Coffins by Rodman Philbrick is Gothic tale of supernatural terror that befalls the Coffins, a sea faring family in Maine. The story has wonderful characters like craggy old sailors, a tyrannical ship captain, and a genius dwarf abolitionist (you don't get one of those in every book you pick up). Like every great Gothic tale, Coffins incorporates the supernatural, dark family secrets, and an eerie abode.

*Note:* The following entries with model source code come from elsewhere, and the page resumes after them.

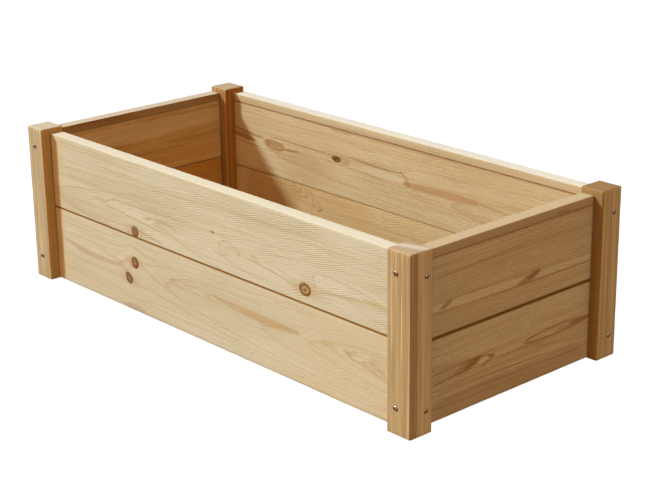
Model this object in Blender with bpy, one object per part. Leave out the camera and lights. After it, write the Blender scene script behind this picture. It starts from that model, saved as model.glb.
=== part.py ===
# Empty timber raised garden bed: four corner posts and two boards, one above the other,
# on each side, held by screws driven through the posts into the ends of the boards.
# Metres, +Z up. X runs along the length and Y from front to back. The feet stand at Z = 0,
# and the origin is under the middle of the bed.

import math

import bmesh
import bpy
from mathutils import Matrix, Quaternion, Vector

# Overall size, over the posts
bed_length = 1.000
bed_width = 0.480

# Corner posts: planed stock with eased edges, by its size along X and along Y. The front
# right post is a little wider along X than the others
post_size = {
    ("front", "left"): (0.047, 0.047),
    ("front", "right"): (0.050, 0.047),
    ("back", "left"): (0.047, 0.047),
    ("back", "right"): (0.047, 0.047),
}
post_height = 0.292
post_edge_round = 0.003
post_foot_round = 0.001

# Boards: they start a little above the ground and end below the post tops
board_thickness = 0.026
board_foot = 0.002
board_top = 0.2820
board_edge_round = 0.0013
joint_gap = 0.0005
fit_gap = 0.0003

# How far the outer face of each side's boards lies behind the outer faces of the posts
board_inset = {"front": 0.018, "right": 0.018, "back": 0.001, "left": 0.001}

# Height of the joint between the two boards of each side, which are ripped to slightly
# different widths from side to side
joint_height = {"front": 0.1429, "right": 0.1387, "back": 0.1338, "left": 0.1498}

# Fine milled line along the upper boards, and the face that it is on:
# +1 is the board face towards +X or +Y, and -1 the other one
line_below_top = 0.015
line_depth = 0.0010
line_bar_proud = 0.0001
line_side = {"front": 1, "right": 1, "back": -1, "left": 1}

# Screws: their heads stand on the outer faces of the posts
screw_length = 0.080
screw_radius = 0.0018
screw_tip = 0.007
head_radius = 0.0039
head_rim = 0.0006
head_dome = 0.0014
recess_length = 0.0044
recess_width = 0.0008
recess_depth = 0.0009
hole_radius = 0.0021
screw_sides = 16
hole_sides = 12

# Mean height of the upper and lower screws. Those that run along Y sit above those that
# run along X, so that they pass each other inside the post
screw_height = {"upper": 0.2546, "lower": 0.0412}
screw_stagger = 0.0047

# Distance from the outer face of the posts to the line of screws that holds each side
screw_inset = {"front": 0.033, "right": 0.031, "back": 0.018, "left": 0.021}

# Turn of the cross recess from one screw to the next, as driven by hand
recess_turn = math.radians(37)

# Cutters reach this far past what they cut
line_overrun = 0.010
hole_overrun = 0.001

# Facets of the rounded edges and of the domed head, and the sharpest edge shaded smooth
post_round_facets = 3
board_round_facets = 2
head_facets = 4
smooth_angle = math.radians(35)

# Linear colours of the pine, side by side from pale to warm, and of the plated steel
post_colour = (0.47, 0.29, 0.13)
board_colour = {
    "front": (0.66, 0.52, 0.33),
    "back": (0.56, 0.38, 0.20),
    "left": (0.50, 0.33, 0.17),
    "right": (0.50, 0.33, 0.17),
}
steel_colour = (0.55, 0.53, 0.50)
pine_roughness = 0.6
steel_roughness = 0.3

half_size = (bed_length / 2, bed_width / 2)
sign = {"front": -1, "left": -1, "back": 1, "right": 1}


def remove_scene_objects():
    for obj in list(bpy.data.objects):
        bpy.data.objects.remove(obj, do_unlink=True)


def plain_material(name, colour, roughness, metallic=0.0):
    material = bpy.data.materials.new(name)
    material.use_nodes = True
    shader = material.node_tree.nodes["Principled BSDF"]
    shader.inputs["Base Color"].default_value = (*colour, 1.0)
    shader.inputs["Roughness"].default_value = roughness
    shader.inputs["Metallic"].default_value = metallic
    material.diffuse_color = (*colour, 1.0)
    return material


def add_object(name, mesh, parent=None):
    obj = bpy.data.objects.new(name, mesh)
    bpy.context.scene.collection.objects.link(obj)
    obj.parent = parent
    return obj


def mesh_from(work, name):
    mesh = bpy.data.meshes.new(name)
    work.to_mesh(mesh)
    work.free()
    mesh.shade_smooth()
    mesh.set_sharp_from_angle(angle=smooth_angle)
    return mesh


def box_mesh(size):
    work = bmesh.new()
    bmesh.ops.create_cube(work, size=1.0)
    bmesh.ops.scale(work, vec=size, verts=work.verts)
    return work


def round_edges(work, edges, radius, segments):
    bmesh.ops.bevel(
        work,
        geom=edges,
        offset=radius,
        segments=segments,
        profile=0.5,
        affect="EDGES",
        clamp_overlap=True,
        material=-1,
    )


def make_post(name, corner, material, parent):
    """One corner post. corner is such as ("front", "right")."""
    size_x, size_y = post_size[corner]
    work = box_mesh((size_x, size_y, post_height))
    bottom = -post_height / 2
    upper_edges = [
        edge for edge in work.edges if max(vert.co.z for vert in edge.verts) > bottom
    ]
    round_edges(work, upper_edges, post_edge_round, post_round_facets)
    foot_level = bottom + post_foot_round / 2
    foot_edges = [
        edge
        for edge in work.edges
        if all(vert.co.z < foot_level for vert in edge.verts)
    ]
    round_edges(work, foot_edges, post_foot_round, 1)
    post = add_object(name, mesh_from(work, name), parent)
    post.data.materials.append(material)
    post.location = (
        sign[corner[1]] * (half_size[0] - size_x / 2),
        sign[corner[0]] * (half_size[1] - size_y / 2),
        post_height / 2,
    )
    return post


def board_place(side):
    """Where a side's boards run: the index of their long axis, both ends along it and the
    position of the middle of their thickness along the other axis."""
    offset = board_inset[side] + board_thickness / 2
    if side in ("front", "back"):
        long_axis = 0
        corners = (side, "left"), (side, "right")
    else:
        long_axis = 1
        corners = ("front", side), ("back", side)
    reach = half_size[long_axis] - fit_gap
    start = post_size[corners[0]][long_axis] - reach
    end = reach - post_size[corners[1]][long_axis]
    return long_axis, (start, end), sign[side] * (half_size[1 - long_axis] - offset)


def make_board(name, side, low, high, material, parent):
    long_axis, (start, end), middle = board_place(side)
    size = [board_thickness, board_thickness, high - low]
    size[long_axis] = end - start
    work = box_mesh(size)
    round_edges(work, list(work.edges), board_edge_round, board_round_facets)
    board = add_object(name, mesh_from(work, name), parent)
    board.data.materials.append(material)
    location = [0.0, 0.0, (low + high) / 2]
    location[long_axis] = (start + end) / 2
    location[1 - long_axis] = middle
    board.location = location
    return board


def hide_cutter(cutter):
    cutter.hide_render = True
    cutter.display_type = "WIRE"
    return cutter


def line_cutter(side, parent):
    """A square bar turned on its edge, which mills a V-shaped line along a board's face."""
    long_axis, (start, end), middle = board_place(side)
    bar_radius = line_depth + line_bar_proud
    work = bmesh.new()
    bmesh.ops.create_cone(
        work,
        cap_ends=True,
        segments=4,
        radius1=bar_radius,
        radius2=bar_radius,
        depth=end - start + 2 * line_overrun,
    )
    along = Vector((1, 0, 0)) if long_axis == 0 else Vector((0, 1, 0))
    bmesh.ops.rotate(
        work,
        matrix=Vector((0, 0, 1)).rotation_difference(along).to_matrix(),
        verts=work.verts,
    )
    cutter = add_object("line_cutter_" + side, mesh_from(work, "line_cutter"), parent)
    location = [0.0, 0.0, board_top - line_below_top]
    location[long_axis] = (start + end) / 2
    face = middle + line_side[side] * board_thickness / 2
    location[1 - long_axis] = face + line_side[side] * line_bar_proud
    cutter.location = location
    return hide_cutter(cutter)


def cut(target, cutter):
    boolean = target.modifiers.new("cut " + cutter.name, "BOOLEAN")
    boolean.operation = "DIFFERENCE"
    boolean.solver = "EXACT"
    boolean.object = cutter


def screw_profile():
    """Half outline of the screw, from the middle of the head to the tip. Z = 0 is the
    underside of the head and the tip points to -Z."""
    points = []
    for step in range(head_facets + 1):
        angle = math.radians(90) * step / head_facets
        radius = head_radius * math.sin(angle)
        points.append((radius, head_rim + head_dome * math.cos(angle)))
    points += [
        (head_radius, 0.0),
        (screw_radius, 0.0),
        (screw_radius, screw_tip - screw_length),
        (0.0, -screw_length),
    ]
    return points


def make_screw_mesh(material):
    """One mesh for all the screws, with its cross recess cut."""
    work = bmesh.new()
    verts = [work.verts.new((radius, 0, height)) for radius, height in screw_profile()]
    edges = [work.edges.new(pair) for pair in zip(verts, verts[1:])]
    bmesh.ops.spin(
        work,
        geom=verts + edges,
        axis=(0, 0, 1),
        cent=(0, 0, 0),
        angle=math.radians(360),
        steps=screw_sides,
        use_merge=True,
    )
    bmesh.ops.remove_doubles(work, verts=work.verts, dist=1e-6)
    bmesh.ops.recalc_face_normals(work, faces=work.faces)
    blank = add_object("screw_blank", mesh_from(work, "screw_blank"))

    head_top = head_rim + head_dome
    slots = []
    for turn in (0, 1):
        size = [recess_length, recess_width, 2 * recess_depth]
        if turn:
            size[0], size[1] = size[1], size[0]
        slot = add_object("recess_cutter", mesh_from(box_mesh(size), "recess_cutter"))
        slot.location = (0, 0, head_top)
        cut(blank, hide_cutter(slot))
        slots.append(slot)
    bpy.context.view_layer.update()
    graph = bpy.context.evaluated_depsgraph_get()
    mesh = bpy.data.meshes.new_from_object(blank.evaluated_get(graph))
    mesh.name = "screw"
    mesh.materials.clear()
    mesh.materials.append(material)
    for obj in [blank] + slots:
        bpy.data.objects.remove(obj, do_unlink=True)
    return mesh


def place_screw(number, corner, face, level, mesh, posts, boards, parent):
    """Drive one screw through a post. corner is such as ("front", "right"), and face is the
    outer face of that post that the head stands on, so it is one of the two."""
    across = corner[1] if face == corner[0] else corner[0]
    run_axis = 1 if face in ("front", "back") else 0
    centre = [0.0, 0.0, screw_height[level]]
    centre[2] += (0.5 if run_axis == 1 else -0.5) * screw_stagger
    centre[run_axis] = sign[face] * half_size[run_axis]
    centre[1 - run_axis] = sign[across] * (half_size[1 - run_axis] - screw_inset[across])
    out = Vector((0, 0, 0))
    out[run_axis] = sign[face]

    name = "_".join(("screw", corner[0], corner[1], "post", face, level))
    screw = add_object(name, mesh, parent)
    turned = out.to_track_quat("Z", "Y") @ Quaternion((0, 0, 1), recess_turn * number)
    screw.rotation_mode = "QUATERNION"
    screw.rotation_quaternion = turned
    screw.location = Vector(centre) + out * fit_gap

    depth = screw_length + 2 * hole_overrun
    work = bmesh.new()
    bmesh.ops.create_cone(
        work,
        cap_ends=True,
        segments=hole_sides,
        radius1=hole_radius,
        radius2=hole_radius,
        depth=depth,
        matrix=Matrix.Translation((0, 0, hole_overrun - depth / 2)),
    )
    drill = add_object("drill_" + name, mesh_from(work, "drill"), parent)
    drill.rotation_mode = "QUATERNION"
    drill.rotation_quaternion = out.to_track_quat("Z", "Y")
    drill.location = centre
    hide_cutter(drill)
    cut(posts[corner], drill)
    cut(boards[across, level], drill)
    return screw


remove_scene_objects()
frame = add_object("raised_bed", None)

posts = {}
for corner in post_size:
    post_name = "post_" + "_".join(corner)
    finish = plain_material(post_name + "_pine", post_colour, pine_roughness)
    posts[corner] = make_post(post_name, corner, finish, frame)

boards = {}
for side in ("front", "right", "back", "left"):
    joint = joint_height[side]
    spans = {
        "lower": (board_foot, joint - joint_gap / 2),
        "upper": (joint + joint_gap / 2, board_top),
    }
    for level, (low, high) in spans.items():
        board_name = "board_" + side + "_" + level
        finish = plain_material(
            board_name + "_pine", board_colour[side], pine_roughness
        )
        boards[side, level] = make_board(board_name, side, low, high, finish, frame)
    cut(boards[side, "upper"], line_cutter(side, frame))

steel = plain_material("plated_steel", steel_colour, steel_roughness, 1.0)
screw_mesh = make_screw_mesh(steel)
number = 0
for corner in posts:
    for face in corner:
        for level in ("upper", "lower"):
            place_screw(number, corner, face, level, screw_mesh, posts, boards, frame)
            number += 1
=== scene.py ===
# Looks of an empty raised garden bed of pine: four corner posts, eight boards and sixteen screws.
# Every piece is modelled again in detail on the place and size of its solid in the frame.

import math

import bmesh
import bpy
from mathutils import Matrix, Vector, noise


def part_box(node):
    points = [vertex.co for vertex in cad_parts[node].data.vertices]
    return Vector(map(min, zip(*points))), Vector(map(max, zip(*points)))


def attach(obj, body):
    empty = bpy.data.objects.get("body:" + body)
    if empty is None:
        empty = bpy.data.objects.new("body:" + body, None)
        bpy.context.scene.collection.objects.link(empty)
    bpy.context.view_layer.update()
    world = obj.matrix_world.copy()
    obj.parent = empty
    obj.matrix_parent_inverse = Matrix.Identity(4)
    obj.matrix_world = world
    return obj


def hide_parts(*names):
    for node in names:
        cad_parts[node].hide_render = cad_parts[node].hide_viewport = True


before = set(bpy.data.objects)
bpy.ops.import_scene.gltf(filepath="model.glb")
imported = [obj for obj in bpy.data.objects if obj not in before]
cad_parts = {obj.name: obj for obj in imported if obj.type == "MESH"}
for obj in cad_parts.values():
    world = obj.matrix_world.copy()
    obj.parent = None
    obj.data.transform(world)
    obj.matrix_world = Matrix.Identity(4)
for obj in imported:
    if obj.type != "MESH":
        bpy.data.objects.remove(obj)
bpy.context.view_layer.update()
print("frame loaded, nodes:", len(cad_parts))

scene = bpy.context.scene
axisX = Vector((1, 0, 0))
axisY = Vector((0, 1, 0))
axisZ = Vector((0, 0, 1))
facingFront = -axisY
facingRight = axisX
millimetre = 0.001


# Small helpers that lay out shader nodes. A signal is the output of a node, ready for sums

class Signal:
    def __init__(self, socket):
        self.socket = socket

    def __add__(self, other):
        return maths("ADD", self, other)

    def __sub__(self, other):
        return maths("SUBTRACT", self, other)

    def __mul__(self, other):
        return maths("MULTIPLY", self, other)

    def __truediv__(self, other):
        return maths("DIVIDE", self, other)

    def __pow__(self, other):
        return maths("POWER", self, other)

    def __abs__(self):
        return maths("ABSOLUTE", self)


def put(value, socket):
    if isinstance(value, Signal):
        socket.id_data.links.new(value.socket, socket)
    else:
        socket.default_value = value


def treeOf(values):                         # the node tree of the first signal among the values
    return next(value.socket.id_data for value in values if isinstance(value, Signal))


def addNode(tree, kind, output, settings=None, values=None):     # gives one output of the new node
    made = tree.nodes.new(kind)
    for key, value in (settings or {}).items():
        setattr(made, key, value)
    for key, value in (values or {}).items():
        put(value, made.inputs[key])
    return Signal(made.outputs[output])


def maths(operation, *values):
    numbered = dict(enumerate(values))
    return addNode(treeOf(values), "ShaderNodeMath", "Value", {"operation": operation}, numbered)


def timesPlus(first, second, third):
    return maths("MULTIPLY_ADD", first, second, third)


def vectorMaths(operation, *values):
    output = "Value" if operation in ("LENGTH", "DOT_PRODUCT") else "Vector"
    numbered = dict(enumerate(values))
    return addNode(treeOf(values), "ShaderNodeVectorMath", output, {"operation": operation}, numbered)


def facing(normal, direction):              # 1 where the surface looks in the direction
    return vectorMaths("DOT_PRODUCT", normal, tuple(direction))


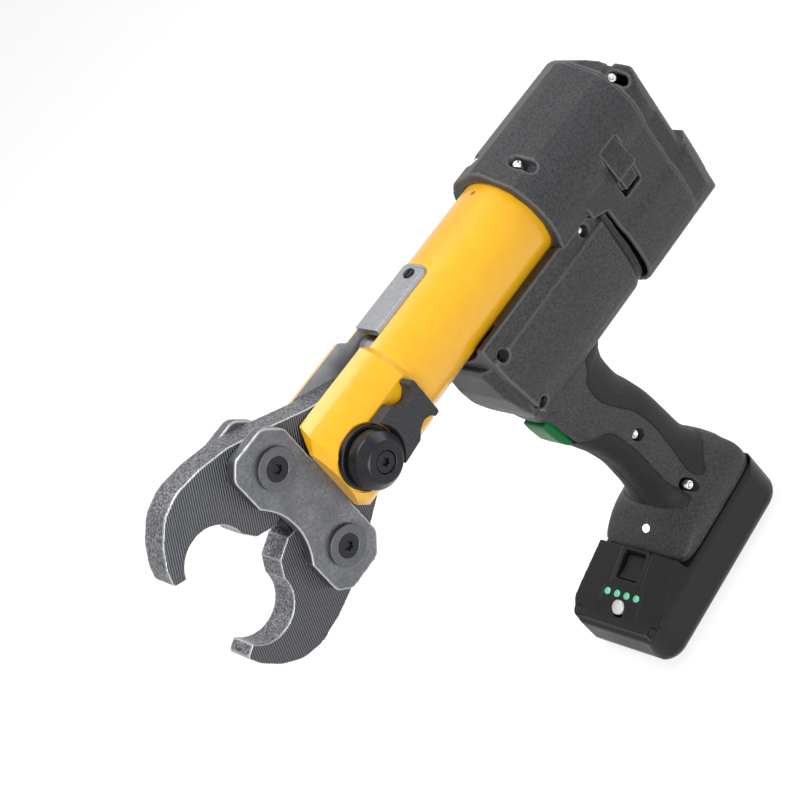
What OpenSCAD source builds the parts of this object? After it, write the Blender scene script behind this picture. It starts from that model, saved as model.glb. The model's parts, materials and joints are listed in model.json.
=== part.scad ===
// Battery press tool with a turning press head and a pair of press tongs.
// Millimetres. The origin is the centre of the battery's flat bottom, +Z up, +X towards the jaws.
// The head and the housing are drawn about the tong pin: x runs forward along the cylinder's axis
// from the pin, y to the left and z up, and in_head() leans that frame back onto the battery.

/* [Press head] */
// Outer diameter of the hydraulic cylinder
cylinder_d = 57; // [56.4:0.2:58]
// Outer diameter of the forked end that holds the tongs
fork_d = 65.6; // [64.8:0.2:68]
// Bore that the piston and the roller carrier run in
bore_d = 42; // [40:0.5:43]
// From the tong pin forward to the fork's tip
fork_reach = 17.7; // [16.5:0.1:17.8]
// From the tong pin back to the shoulder behind the fork
shoulder_back = 44.2; // [42:0.2:46]
// From the tong pin back to the hood's front face
cylinder_out = 163.5; // [160:0.5:166]
// Width of the slot that the jaw arms swing through
slot_w = 19.6; // [18.8:0.1:20.4]
// Length of the strip that closes the rear of the slot
strip_len = 46.4; // [42:0.2:48]
// From the tong pin back to the strip's front end
strip_back = 57.6; // [56:0.2:59]
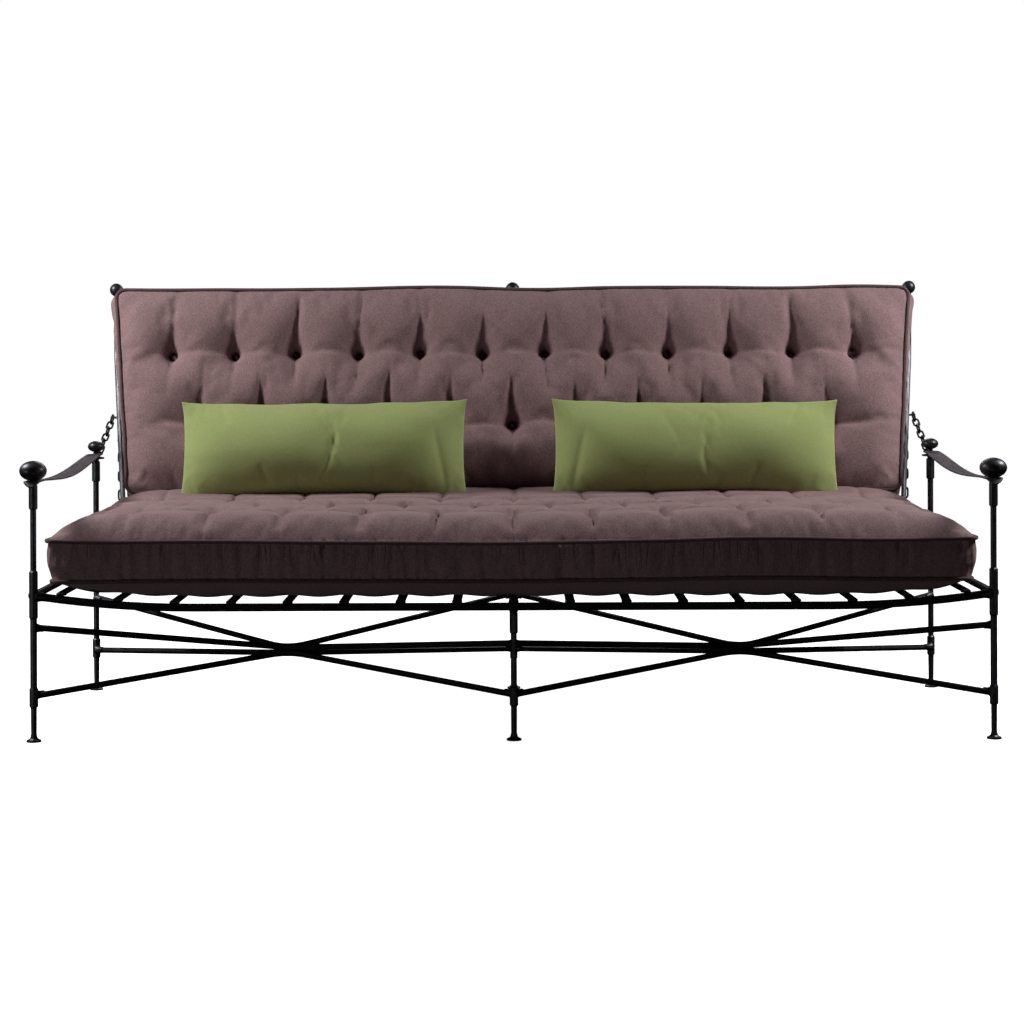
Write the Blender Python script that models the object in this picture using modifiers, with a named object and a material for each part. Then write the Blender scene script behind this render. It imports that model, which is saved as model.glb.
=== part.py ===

The tale takes place on the brink of the Civil War and incorporates historic figures like Frederick Douglas and Elizabeth Cady Stanton. In a series of frightening events, the Coffin family begins dying off one by one in gruesome and bizarre circumstances. The family members who don't die go mad. The patriarch of the family, Captain Cash Coffin, rules his home with an iron fist (and firearms), but he is afraid to step foot out of his bedroom. Dr. Brentwood, as a proponent of Transcendentalism and Ralph Waldo Emerson's biggest fan, is the most rational person that Jebediah Coffin knows. Jebediah Coffin (a.k.a. as the abolitionist dwarf and Cash Coffin's youngest son) summons his best friend, Dr. Davis Brentwood, to come to the coast of Maine to help save his family from the malevolent spirit that seems to have invaded the family home. Before the novel ends, Dr. Brentwood faces the sinister force and must unlock the sinister secret that is destroying the Coffins.
There are not a lot of books that I have trouble putting down, but Coffins is a true page turner. Coffins reminded me of when I first read Edgar Allen Poe's Tell-Tale Heart as a child. Philbrick has achieved an exciting and suspenseful mystery, but because of one rather violent sexual encounter in the book, I would not recommend Coffins for the entire family.